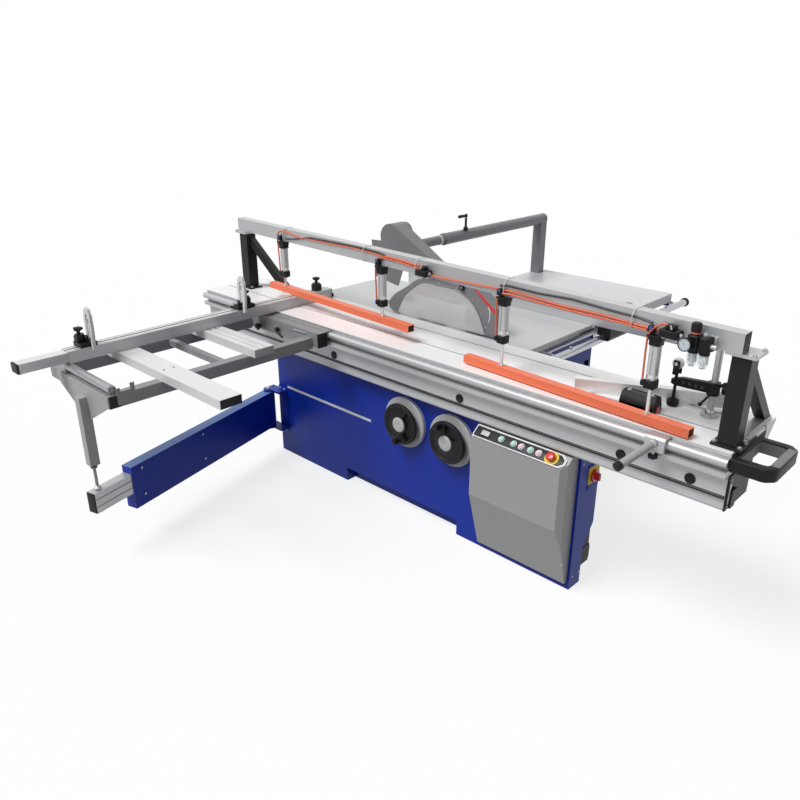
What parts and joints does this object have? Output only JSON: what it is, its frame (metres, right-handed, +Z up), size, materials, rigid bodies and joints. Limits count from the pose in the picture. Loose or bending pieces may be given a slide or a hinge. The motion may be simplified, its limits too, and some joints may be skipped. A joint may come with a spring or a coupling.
{
  "type": "sliding table saw",
  "caption": "Panel saw with a tilting blade unit in a sheet-metal cabinet, a long sliding table, outrigger with crosscut fence, air-driven pressure beam, overhead guard and rip fence.",
  "frame": {"origin": "on the floor under the cabinet, in the blade's plane", "axes": "+X along the sliding table towards its push handle, +Y from the handwheels towards the rip fence, +Z up"},
  "size_m": [3.291, 3.264, 1.37],
  "materials": {
    "blue_paint": "semi-gloss",
    "table_iron": "ground",
    "steel": "ground",
    "grey_paint": "semi-gloss",
    "aluminium": "anodised",
    "black_plastic": "satin",
    "panel_black": "gloss",
    "unit_iron": "painted",
    "mid_paint": "satin",
    "chrome": "polished",
    "green_plastic": "gloss",
    "red_plastic": "gloss",
    "rubber": "matte",
    "clear": "clear",
    "dark_paint": "satin",
    "hose": "smooth",
    "orange": "painted",
    "white_plastic": "satin"
  },
  "bodies": {
    "machine": {"cabinet": "blue_paint", "main_table": "table_iron", "table_insert": "steel", "extension_table": "grey_paint", "base_beam": "aluminium", "plastic_trim": "black_plastic", "control_box": "grey_paint", "control_panel": "panel_black", "wheel_collars": "aluminium", "trunnion_segments": "unit_iron", "guard_post": "mid_paint", "fence_rail": "chrome"},
    "door": {"rear_door": "blue_paint"},
    "start_main": {"button_1": "green_plastic"},
    "start_scoring": {"button_2": "green_plastic"},
    "stop_saw": {"button_3": "red_plastic"},
    "raise_beam": {"button_4": "green_plastic"},
    "stop_air": {"button_5": "red_plastic"},
    "estop": {"estop_button": "red_plastic"},
    "switch": {"main_switch": "red_plastic"},
    "rise_wheel": {"rise_wheel": "black_plastic"},
    "tilt_wheel": {"tilt_wheel": "black_plastic"},
    "tilt": {"saw_frame": "unit_iron"},
    "lift": {"lift_unit": "unit_iron", "motor": "mid_paint", "drive_belt": "rubber", "riving_knife": "steel"},
    "blade": {"arbor": "steel", "main_blade": "steel"},
    "pulley": {"motor_pulley": "steel"},
    "scoring": {"scoring_unit": "unit_iron"},
    "scoring_blade": {"scoring_spindle": "steel"},
    "guard_arm": {"guard_arm": "mid_paint"},
    "hood": {"hood": "mid_paint", "hood_window": "clear"},
    "rip": {"rip_fence": "aluminium", "rip_carrier": "black_plastic"},
    "swing_arm": {"swing_arm": "blue_paint"},
    "slider": {"arm_slider": "aluminium"},
    "carriage": {"carriage": "aluminium", "push_handle": "black_plastic", "beam_posts": "dark_paint", "pressure_beam": "aluminium", "air_cylinders": "aluminium", "air_unit": "black_plastic", "air_hoses": "hose", "outrigger": "grey_paint", "support_leg": "grey_paint", "carriage_fittings": "aluminium"},
    "bar_left": {"bar_left": "orange"},
    "bar_right": {"bar_right": "orange"},
    "roller": {"outrigger_roller": "aluminium"},
    "crosscut": {"crosscut_fence": "aluminium"},
    "extension": {"fence_extension": "aluminium"},
    "stop_outer": {"stop_block_outer": "black_plastic"},
    "flap_outer": {"stop_flap_outer": "white_plastic"},
    "stop_inner": {"stop_block_inner": "black_plastic"},
    "flap_inner": {"stop_flap_inner": "white_plastic"},
    "hold_down": {"hold_down_arm": "dark_paint"},
    "grip": {"grab_handle": "aluminium"}
  },
  "joints": [
    {"name": "door_hinge", "type": "hinge", "parent": "machine", "child": "door", "pos_m": [-0.508, 0.609, 0.4], "axis": [0, 0, 1], "range_deg": [0, 110]},
    {"name": "start_main_press", "type": "slide", "parent": "machine", "child": "start_main", "axis": [0, 0.6402, -0.7682], "range_m": [0, 0.004], "stiffness_N_per_m": 600, "springref_m": -0.001},
    {"name": "start_scoring_press", "type": "slide", "parent": "machine", "child": "start_scoring", "axis": [0, 0.6402, -0.7682], "range_m": [0, 0.004], "stiffness_N_per_m": 600, "springref_m": -0.001},
    {"name": "stop_saw_press", "type": "slide", "parent": "machine", "child": "stop_saw", "axis": [0, 0.6402, -0.7682], "range_m": [0, 0.004], "stiffness_N_per_m": 600, "springref_m": -0.001},
    {"name": "raise_beam_press", "type": "slide", "parent": "machine", "child": "raise_beam", "axis": [0, 0.6402, -0.7682], "range_m": [0, 0.004], "stiffness_N_per_m": 600, "springref_m": -0.001},
    {"name": "stop_air_press", "type": "slide", "parent": "machine", "child": "stop_air", "axis": [0, 0.6402, -0.7682], "range_m": [0, 0.004], "stiffness_N_per_m": 600, "springref_m": -0.001},
    {"name": "estop_press", "type": "slide", "parent": "machine", "child": "estop", "axis": [0, 0.6402, -0.7682], "range_m": [0, 0.006]},
    {"name": "switch_turn", "type": "hinge", "parent": "machine", "child": "switch", "pos_m": [1.037, -0.27, 0.525], "axis": [1, 0, 0], "range_deg": [0, 90]},
    {"name": "rise_wheel_turn", "type": "hinge", "parent": "machine", "child": "rise_wheel", "pos_m": [0.064, -0.42, 0.501], "axis": [0, 1, 0], "range_deg": [-2700, 6750]},
    {"name": "tilt_wheel_turn", "type": "hinge", "parent": "machine", "child": "tilt_wheel", "pos_m": [0.363, -0.42, 0.501], "axis": [0, 1, 0], "range_deg": [0, 8100]},
    {"name": "saw_tilt", "type": "hinge", "parent": "machine", "child": "tilt", "pos_m": [0, 0, 0.9], "axis": [-1, 0, 0], "range_deg": [0, 45]},
    {"name": "saw_lift", "type": "slide", "parent": "tilt", "child": "lift", "axis": [0, 0, 1], "range_m": [-0.03, 0.075]},
    {"name": "blade_spin", "type": "hinge", "parent": "lift", "child": "blade", "pos_m": [-0.07, 0, 0.7675], "axis": [0, 1, 0], "continuous": true},
    {"name": "motor_spin", "type": "hinge", "parent": "lift", "child": "pulley", "pos_m": [-0.07, 0, 0.5325], "axis": [0, 1, 0], "continuous": true},
    {"name": "scoring_rise", "type": "slide", "parent": "tilt", "child": "scoring", "axis": [0, 0, 1], "range_m": [0, 0.008]},
    {"name": "scoring_spin", "type": "hinge", "parent": "scoring", "child": "scoring_blade", "pos_m": [0.162, 0, 0.835], "axis": [0, 1, 0], "continuous": true},
    {"name": "guard_shift", "type": "slide", "parent": "machine", "child": "guard_arm", "axis": [0, 1, 0], "range_m": [0, 0.02]},
    {"name": "hood_lift", "type": "hinge", "parent": "guard_arm", "child": "hood", "pos_m": [-0.35, 0, 1.24], "axis": [0, -1, 0], "range_deg": [0, 22]},
    {"name": "rip_slide", "type": "slide", "parent": "machine", "child": "rip", "axis": [0, 1, 0], "range_m": [-0.4, 0.7]},
    {"name": "arm_swing", "type": "hinge", "parent": "machine", "child": "swing_arm", "pos_m": [-0.985, -0.44, 0.278], "axis": [0, 0, 1], "range_deg": [-62, 43]},
    {"name": "arm_extend", "type": "slide", "parent": "swing_arm", "child": "slider", "axis": [0.264, -0.9645, 0], "range_m": [0, 0.95]},
    {"name": "carriage_slide", "type": "slide", "parent": "machine", "child": "carriage", "axis": [1, 0, 0], "range_m": [-1.5, 1.5]},
    {"name": "bar_left_drop", "type": "slide", "parent": "carriage", "child": "bar_left", "axis": [0, 0, 1], "range_m": [0, 0.04]},
    {"name": "bar_right_drop", "type": "slide", "parent": "carriage", "child": "bar_right", "axis": [0, 0, 1], "range_m": [-0.004, 0.09]},
    {"name": "roller_spin", "type": "hinge", "parent": "carriage", "child": "roller", "pos_m": [-0.65, -1.598, 0.8802], "axis": [1, 0, 0], "continuous": true},
    {"name": "fence_turn", "type": "hinge", "parent": "carriage", "child": "crosscut", "pos_m": [-0.855, -0.154, 0.93], "axis": [0, 0, 1], "range_deg": [0, 35]},
    {"name": "fence_extend", "type": "slide", "parent": "crosscut", "child": "extension", "axis": [0, -1, 0], "range_m": [-0.18, 0.9]},
    {"name": "stop_outer_slide", "type": "slide", "parent": "crosscut", "child": "stop_outer", "axis": [0, 1, 0], "range_m": [-0.03, 0.35]},
    {"name": "stop_inner_slide", "type": "slide", "parent": "crosscut", "child": "stop_inner", "axis": [0, 1, 0], "range_m": [-0.35, 0.2]},
    {"name": "flap_outer_turn", "type": "hinge", "parent": "stop_outer", "child": "flap_outer", "pos_m": [-0.839, -1.49, 0.997], "axis": [0, -1, 0], "range_deg": [0, 100]},
    {"name": "flap_inner_turn", "type": "hinge", "parent": "stop_inner", "child": "flap_inner", "pos_m": [-0.839, -0.68, 0.997], "axis": [0, -1, 0], "range_deg": [0, 100]},
    {"name": "hold_down_rise", "type": "slide", "parent": "carriage", "child": "hold_down", "axis": [0, 0, 1], "range_m": [-0.002, 0.12]},
    {"name": "grip_slide", "type": "slide", "parent": "carriage", "child": "grip", "axis": [1, 0, 0], "range_m": [-0.9, 0.14]}
  ],
  "couplings": [
    {"joint": "saw_lift", "follows": "rise_wheel_turn", "m_per_rad": 0.00063662},
    {"joint": "saw_tilt", "follows": "tilt_wheel_turn", "ratio": 0.0055556},
    {"joint": "motor_spin", "follows": "blade_spin", "ratio": 0.63636}
  ]
}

________

== CHALLENGE ==
Which lines contain "materials"? Copy each of them.

== ANSWER TO THE PROBLEM ==
What parts and joints does this object have? Output only JSON: what it is, its frame (metres, right-handed, +Z up), size, materials, rigid bodies and joints. Limits count from the pose in the picture. Loose or bending pieces may be given a slide or a hinge. The motion may be simplified, its limits too, and some joints may be skipped. A joint may come with a spring or a coupling.
  "materials": {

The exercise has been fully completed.